Teaching Mrs. Tingle
Originally titled Killing Mrs. Tingle, Kevin Williamson’s ill-fated first foray into the world of directing was one of several films to suffer in the wake of the Columbine High School massacre and renewed concern over teen violence in the media.
Despite being retitled Teaching Mrs. Tingle, the negative press around the project resulted in rank reviews and a disappointing box office return. Yet the film has enjoyed reappraisal in the years since, helped by the fact much of the initial furore was misplaced in the first place. Williamson wrote the film years before Scream, but it took the success of the slasher and its sequel to get this bold and intriguing premise into production. It stars Katie Holmes as one-third of a trio of high school seniors who kidnap their vindictive history teacher as part of a demented scheme to try and prove to her that they didn’t cheat on an exam.
Packed with Williamson’s trademark witty dialogue, this decidedly unique teen horror take is elevated several notches by the presence of Helen Mirren as the titular Mrs. Tingle in a deliciously dark and largely unheralded role she bagged after Gillian Anderson turned the part down. Mirren made no secret of her motivations for taking the role either, once declaring she signed on “because they gave me a shitload of money to do it.”
Robert Rodriguez surprised plenty when he decided to follow up From Dusk Till Dawn with a sci-fi horror B-movie from the writer of Scream. Yet the resulting film about a disparate group of high school students forced to team up against their teachers who have become possessed by a murderous alien parasite is a blast.
A fun and frenetic homage to The Thing and The Stepford Wives by way of Invasion of the Body Snatchers, The Faculty actually began life as a script penned by David Wechter and Bruce Kimmel back in 1990. It was only picked up by Miramax in 1996 after Scream’s success with Bob and Harvey Weinstein hiring Williamson to rewrite it for a more modern teen audience.
Williamson was even offered the chance to direct but instead chose to helm Teaching Mrs. Tingle, clearing the way for the Weinsteins to offer it to Rodriguez in what proved a shrewd move.
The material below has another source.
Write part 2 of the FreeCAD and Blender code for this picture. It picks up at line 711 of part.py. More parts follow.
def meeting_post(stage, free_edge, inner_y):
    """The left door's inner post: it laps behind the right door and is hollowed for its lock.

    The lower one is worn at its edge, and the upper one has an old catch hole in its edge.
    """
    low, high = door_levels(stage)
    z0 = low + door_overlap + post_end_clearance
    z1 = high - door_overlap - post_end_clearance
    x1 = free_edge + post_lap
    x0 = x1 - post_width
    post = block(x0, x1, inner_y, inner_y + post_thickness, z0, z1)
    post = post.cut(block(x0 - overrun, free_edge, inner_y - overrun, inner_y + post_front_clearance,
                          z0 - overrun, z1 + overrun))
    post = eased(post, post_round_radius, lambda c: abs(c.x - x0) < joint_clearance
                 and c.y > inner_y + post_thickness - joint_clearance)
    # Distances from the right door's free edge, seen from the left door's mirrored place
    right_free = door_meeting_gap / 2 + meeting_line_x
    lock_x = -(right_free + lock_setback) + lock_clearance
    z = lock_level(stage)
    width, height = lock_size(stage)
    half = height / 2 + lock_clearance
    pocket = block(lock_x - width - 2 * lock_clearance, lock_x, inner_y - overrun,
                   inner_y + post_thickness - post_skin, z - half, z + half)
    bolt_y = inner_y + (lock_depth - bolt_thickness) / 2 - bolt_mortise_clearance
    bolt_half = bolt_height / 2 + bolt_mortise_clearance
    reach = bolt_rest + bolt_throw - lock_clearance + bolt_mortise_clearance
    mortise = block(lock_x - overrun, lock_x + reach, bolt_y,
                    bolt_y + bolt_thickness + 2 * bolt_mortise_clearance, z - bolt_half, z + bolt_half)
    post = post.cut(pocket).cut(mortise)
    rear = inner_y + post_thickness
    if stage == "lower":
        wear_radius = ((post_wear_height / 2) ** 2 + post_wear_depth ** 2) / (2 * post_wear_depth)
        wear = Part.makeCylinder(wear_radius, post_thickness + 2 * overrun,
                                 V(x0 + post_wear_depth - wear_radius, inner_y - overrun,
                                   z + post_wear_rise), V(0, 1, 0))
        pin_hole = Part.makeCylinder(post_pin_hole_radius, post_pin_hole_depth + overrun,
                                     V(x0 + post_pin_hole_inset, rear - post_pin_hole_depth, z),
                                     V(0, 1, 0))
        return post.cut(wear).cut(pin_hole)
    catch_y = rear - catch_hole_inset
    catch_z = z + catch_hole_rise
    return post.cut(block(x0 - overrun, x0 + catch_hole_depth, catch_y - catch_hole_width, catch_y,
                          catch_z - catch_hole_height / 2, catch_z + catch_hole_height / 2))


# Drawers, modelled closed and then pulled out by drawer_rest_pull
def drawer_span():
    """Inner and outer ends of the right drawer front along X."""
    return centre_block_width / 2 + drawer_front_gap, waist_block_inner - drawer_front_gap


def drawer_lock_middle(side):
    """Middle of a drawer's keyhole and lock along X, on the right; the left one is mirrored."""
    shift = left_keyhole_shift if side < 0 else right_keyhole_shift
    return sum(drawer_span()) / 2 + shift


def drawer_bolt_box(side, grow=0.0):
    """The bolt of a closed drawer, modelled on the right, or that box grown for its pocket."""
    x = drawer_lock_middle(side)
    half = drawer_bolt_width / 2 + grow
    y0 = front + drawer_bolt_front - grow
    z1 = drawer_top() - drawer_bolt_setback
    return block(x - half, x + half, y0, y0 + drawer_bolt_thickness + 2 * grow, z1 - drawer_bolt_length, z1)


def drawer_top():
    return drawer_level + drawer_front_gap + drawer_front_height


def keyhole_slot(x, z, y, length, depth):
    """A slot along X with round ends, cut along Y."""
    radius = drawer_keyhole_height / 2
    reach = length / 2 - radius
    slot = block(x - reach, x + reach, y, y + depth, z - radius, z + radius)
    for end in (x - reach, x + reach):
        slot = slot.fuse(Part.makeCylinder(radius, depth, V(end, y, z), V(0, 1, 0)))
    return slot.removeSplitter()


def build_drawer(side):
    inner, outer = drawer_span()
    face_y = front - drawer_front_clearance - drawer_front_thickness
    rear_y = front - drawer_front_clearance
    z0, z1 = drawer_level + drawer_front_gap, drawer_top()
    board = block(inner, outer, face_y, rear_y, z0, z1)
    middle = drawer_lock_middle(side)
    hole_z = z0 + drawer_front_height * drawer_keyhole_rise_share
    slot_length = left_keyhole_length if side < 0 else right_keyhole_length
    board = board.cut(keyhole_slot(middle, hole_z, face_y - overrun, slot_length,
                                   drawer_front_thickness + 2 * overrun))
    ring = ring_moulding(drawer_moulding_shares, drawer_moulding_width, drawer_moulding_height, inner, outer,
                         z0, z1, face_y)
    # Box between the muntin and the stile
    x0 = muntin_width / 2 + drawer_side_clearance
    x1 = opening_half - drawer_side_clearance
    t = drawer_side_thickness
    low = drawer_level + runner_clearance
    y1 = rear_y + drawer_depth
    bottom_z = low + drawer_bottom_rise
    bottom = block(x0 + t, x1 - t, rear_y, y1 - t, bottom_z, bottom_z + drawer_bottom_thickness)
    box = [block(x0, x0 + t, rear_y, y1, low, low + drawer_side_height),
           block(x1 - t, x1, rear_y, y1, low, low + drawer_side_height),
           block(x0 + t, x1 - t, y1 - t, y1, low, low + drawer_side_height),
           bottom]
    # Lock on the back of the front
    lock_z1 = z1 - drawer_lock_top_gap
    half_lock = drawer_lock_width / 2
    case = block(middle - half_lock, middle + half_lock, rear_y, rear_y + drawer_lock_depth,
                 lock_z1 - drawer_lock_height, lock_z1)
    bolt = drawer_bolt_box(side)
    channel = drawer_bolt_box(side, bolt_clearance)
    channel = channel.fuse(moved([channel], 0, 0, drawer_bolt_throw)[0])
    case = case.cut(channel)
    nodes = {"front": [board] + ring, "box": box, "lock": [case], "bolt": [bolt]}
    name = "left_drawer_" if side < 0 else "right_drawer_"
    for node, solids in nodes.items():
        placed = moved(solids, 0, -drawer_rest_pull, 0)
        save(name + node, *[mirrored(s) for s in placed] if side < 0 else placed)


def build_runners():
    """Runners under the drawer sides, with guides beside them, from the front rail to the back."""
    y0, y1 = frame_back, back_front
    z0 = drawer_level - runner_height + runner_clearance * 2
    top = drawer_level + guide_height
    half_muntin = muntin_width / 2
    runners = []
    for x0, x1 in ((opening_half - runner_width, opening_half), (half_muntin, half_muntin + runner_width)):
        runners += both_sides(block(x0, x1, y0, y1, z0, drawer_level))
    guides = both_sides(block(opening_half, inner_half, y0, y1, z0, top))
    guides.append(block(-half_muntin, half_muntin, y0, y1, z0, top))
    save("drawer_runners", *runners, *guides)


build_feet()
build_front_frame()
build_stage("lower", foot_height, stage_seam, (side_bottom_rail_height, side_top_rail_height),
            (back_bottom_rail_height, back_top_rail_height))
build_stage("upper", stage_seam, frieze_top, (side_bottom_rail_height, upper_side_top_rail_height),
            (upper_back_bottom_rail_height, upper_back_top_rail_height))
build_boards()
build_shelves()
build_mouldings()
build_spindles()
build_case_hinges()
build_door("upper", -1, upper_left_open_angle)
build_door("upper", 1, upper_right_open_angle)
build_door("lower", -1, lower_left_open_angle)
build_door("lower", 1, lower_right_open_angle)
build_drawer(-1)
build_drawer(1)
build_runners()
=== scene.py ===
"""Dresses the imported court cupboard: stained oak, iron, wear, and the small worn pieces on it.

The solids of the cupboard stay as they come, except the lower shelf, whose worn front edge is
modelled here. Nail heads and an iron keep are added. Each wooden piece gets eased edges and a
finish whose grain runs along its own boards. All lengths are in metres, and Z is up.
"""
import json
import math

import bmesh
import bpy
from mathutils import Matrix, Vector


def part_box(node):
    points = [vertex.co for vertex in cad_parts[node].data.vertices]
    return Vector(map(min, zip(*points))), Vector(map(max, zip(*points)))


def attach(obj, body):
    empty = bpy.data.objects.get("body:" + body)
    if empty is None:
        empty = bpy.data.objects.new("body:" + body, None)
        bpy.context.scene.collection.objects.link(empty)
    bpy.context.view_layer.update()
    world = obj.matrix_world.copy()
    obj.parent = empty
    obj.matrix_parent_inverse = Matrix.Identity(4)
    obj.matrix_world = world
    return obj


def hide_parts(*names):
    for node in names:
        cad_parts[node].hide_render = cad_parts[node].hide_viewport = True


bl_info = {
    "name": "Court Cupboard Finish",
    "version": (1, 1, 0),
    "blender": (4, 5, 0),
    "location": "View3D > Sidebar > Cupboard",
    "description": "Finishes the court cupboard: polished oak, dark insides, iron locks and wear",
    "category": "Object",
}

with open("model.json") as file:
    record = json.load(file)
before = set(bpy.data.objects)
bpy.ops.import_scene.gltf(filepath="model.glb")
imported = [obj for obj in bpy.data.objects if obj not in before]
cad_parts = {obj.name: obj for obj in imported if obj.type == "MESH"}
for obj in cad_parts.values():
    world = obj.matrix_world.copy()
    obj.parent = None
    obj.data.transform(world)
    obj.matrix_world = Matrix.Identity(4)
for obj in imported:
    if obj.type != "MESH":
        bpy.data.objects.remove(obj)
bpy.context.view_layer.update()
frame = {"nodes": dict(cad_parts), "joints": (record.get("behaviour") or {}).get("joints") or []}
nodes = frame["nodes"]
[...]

Rodriguez is in his element, cranking up the scares and gore to fine effect alongside what is arguably Williamson’s funniest script to date.
The Scream writer has a blast, presenting viewers with a selection of high school stereotypes–the nerd (Elijah Wood), the popular girl (Jordana Brewster), and the bad boy (Josh Hartnett)–only to go about deconstructing them in this glorious celebration of the sci-fi horror genre that also marked Brewster’s film debut–you’re welcome Fast and Furious fans!
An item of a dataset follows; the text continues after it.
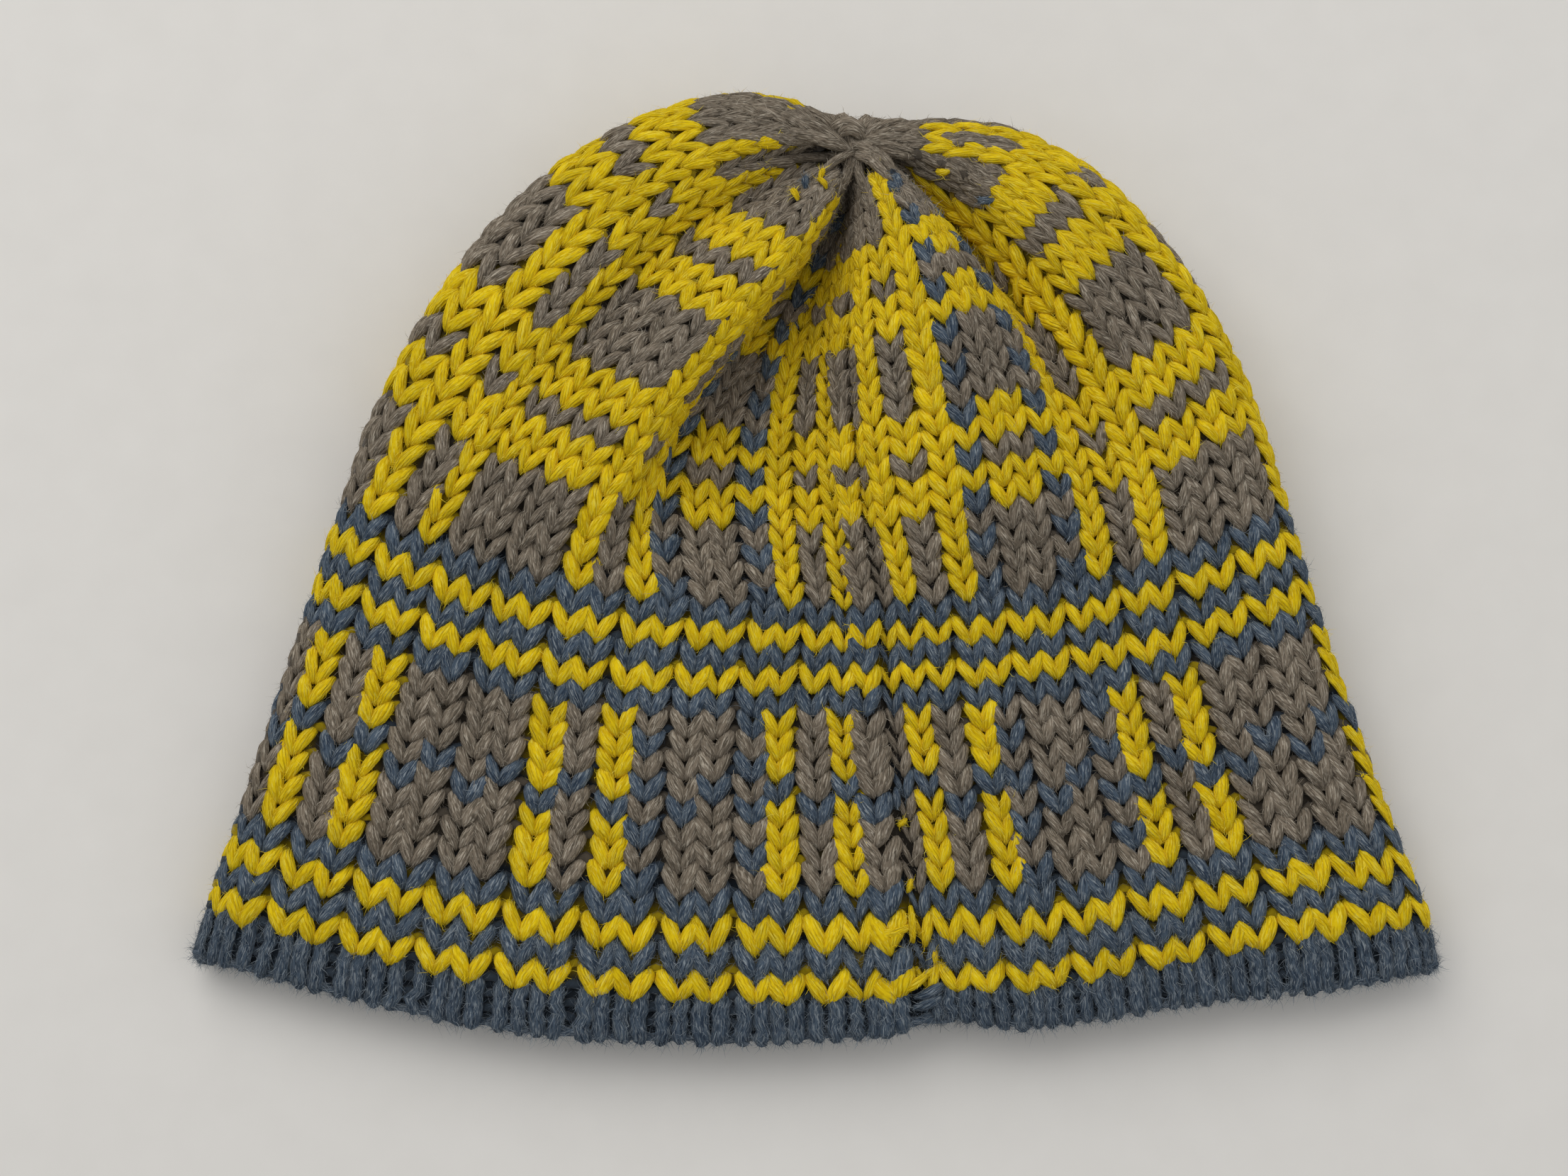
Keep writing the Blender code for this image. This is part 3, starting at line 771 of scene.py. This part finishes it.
def leg_strands(columns, rows, rings):
    """The two legs of each V stitch, as places on the hat, heights and half widths."""
    count = len(columns)

    def vary(amount):
        return amount * random.normal(0, 1, (2 * count, 1))

    side = np.repeat([[-1.0], [1.0]], count, axis=0)
    column = np.tile(columns, 2)[:, None].astype(float)
    row = np.tile(rows, 2)[:, None].astype(float)
    leg = np.where(row[..., None] < HEM_ROWS, np.array(HEM_LEG), np.array(LEG))[:, list(rings)]
    leg = dict(zip(LEG_NAMES, np.moveaxis(leg, -1, 0)))
    leg["row"] = leg["row"] * np.where((row == HEM_ROWS) & (leg["row"] < 0), LOWEST_FOOT, 1.0)
    seam_left = column % COLUMNS == COLUMNS - 1
    seam_right = column % COLUMNS == 0
    wobble = np.where(seam_left, SEAM_WOBBLE, 1.0)
    odd = np.where(column % 2 == 1, 1.0, -1.0)
    lean = odd * np.interp(row, *zip(*PAIR_LEANS))
    shift = lean + np.interp(wrapped(column), *zip(*SEAM_SHIFTS))
    shift = shift + wobble * vary(SHIFT_VARIES)
    girth = np.where(seam_left, SEAM_GIRTH, 1.0) * np.where(seam_right, SEAM_SIDE_GIRTH, 1.0)
    girth = girth * (1 + vary(GIRTH_VARIES))
    hidden = seam_right & (side < 0)
    girth = girth * np.where(hidden, HIDDEN_LEG_GIRTH, 1.0)
    girth = girth * np.where(column % COLUMNS == COLUMNS - 2, SQUEEZED_GIRTH, 1.0)
    sag = SEAM_SAG * np.exp(-(((row - SAG_ROW) / SAG_REACH) ** 2))
    at_row = row - np.where(seam_left, sag, 0.0) + wobble * vary(ROW_VARIES)
    at_row = at_row + leg["row"] * (1 + vary(LENGTH_VARIES))
    pitch = column_pitch(column + 0 * at_row, at_row)
    aside = side * leg["aside"] * (1 + vary(ASIDE_VARIES)) * np.where(seam_left, SEAM_SPREAD, 1.0)
    waves = HEM_WAVE * random.normal(0, 1, at_row.shape)
    aside = aside + np.where(row < HEM_ROWS, waves, 0.0)
    at_column = column + shift + aside * np.clip(NATURAL_PITCH / pitch, 1, MOST_WIDENED)
    sunk = np.clip(np.array(PLEAT_LIMITS)[(column % 4).astype(int)] - pitch, 0, 1)
    height = leg["depth"] - np.where(seam_right, SEAM_SIDE_DROP, 0.0)
    height = height - np.where(hidden, HIDDEN_LEG_DROP, 0.0) + vary(DEPTH_VARIES)
    height = height - PLEAT_DEPTH * sunk
    outer = np.maximum(0, -odd * side)
    height = height - PAIR_TILT * outer * np.linspace(0, 1, len(rings))
    half_width = np.clip(LEG_HALF_SHARE * pitch, LEG_HALF_MIN, LEG_HALF_MAX) * leg["width"] * girth
    wall = lookup(WALLS, at_column, at_row)[..., 0]
    half_thick = LEG_HALF_THICK * leg["width"] * girth * wall / WALL
    return at_column, at_row, height, half_width, half_thick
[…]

Matthew Lillard was one of the breakout stars of Scream but saved his best performance for this jet-black comedy, which treads a fine line between horror and thriller. Written and directed by Scott Rosen, who made his name on the equally anarchic Cameron Diaz-led The Last Supper, The Curve debuted as “Dead Man’s Curve” at the Sundance Film Festival in 1998 before being retitled after it was discovered that MTV was developing Dead Man on Campus, a comedy with an almost identical plot.
The Curve came out on top though, with Rosen’s film not only the better movie but also far funnier. Not that it’s all a barrel of laughs of course. Lillard stars alongside Michael Vartan as two struggling students who discover their college has a policy of granting an automatic pass to anyone whose roommate commits suicide. They soon hit upon the idea of cashing in by offing the obnoxious Rand (Randall Batinkoff) but it doesn’t quite go to plan. It’s a well-written and thoroughly unpredictable affair, full of grim circumstances and dark, complex yet despicable characters. Proceedings made all the more atmospheric by the dark tones employed by cinematographer Joey Forsyte and the film’s soundtrack. Make no mistake though: this is Lillard’s movie. He’s never been better–even when playing Shaggy in the Scooby-Doo movies.
Gossip’s three principal stars, Lena Headey, James Marsden, and Norman Reedus, were well into their late 20s when they filmed this college set psychological thriller, but it remains an easy-to-watch affair that packs a surprising punch. David Guggenheim would go on to direct the environmental documentary An Inconvenient Truth but fares well here, setting up the glossy and glamorous look of Gossip early on, only to puncture this picture of teen perfection as the plot takes hold.
Things unravel the minute our three leads decide to conduct a social experiment to see how quickly they can spread a rumor–a move always likely to end badly. From there what starts as something of a Cruel Intentions knock-off soon moves into Fatal Attraction territory as the plot moves forward and sinister motives emerge.
Featuring Kate Hudson and Joshua Jackson in supporting roles, much like Scream, Gossip keeps viewers guessing until the very end with characters and friendships found to be not as they initially seem. Gossip garnered bad reviews when it debuted at the tail-end of the Scream phenomenon but was arguably hindered by liberal cuts which removed key scenes that would have expanded much of the plot and added some important character details. While a director’s cut release looks highly unlikely given the film’s lack of appreciation, many of the scenes made it onto the film’s DVD release.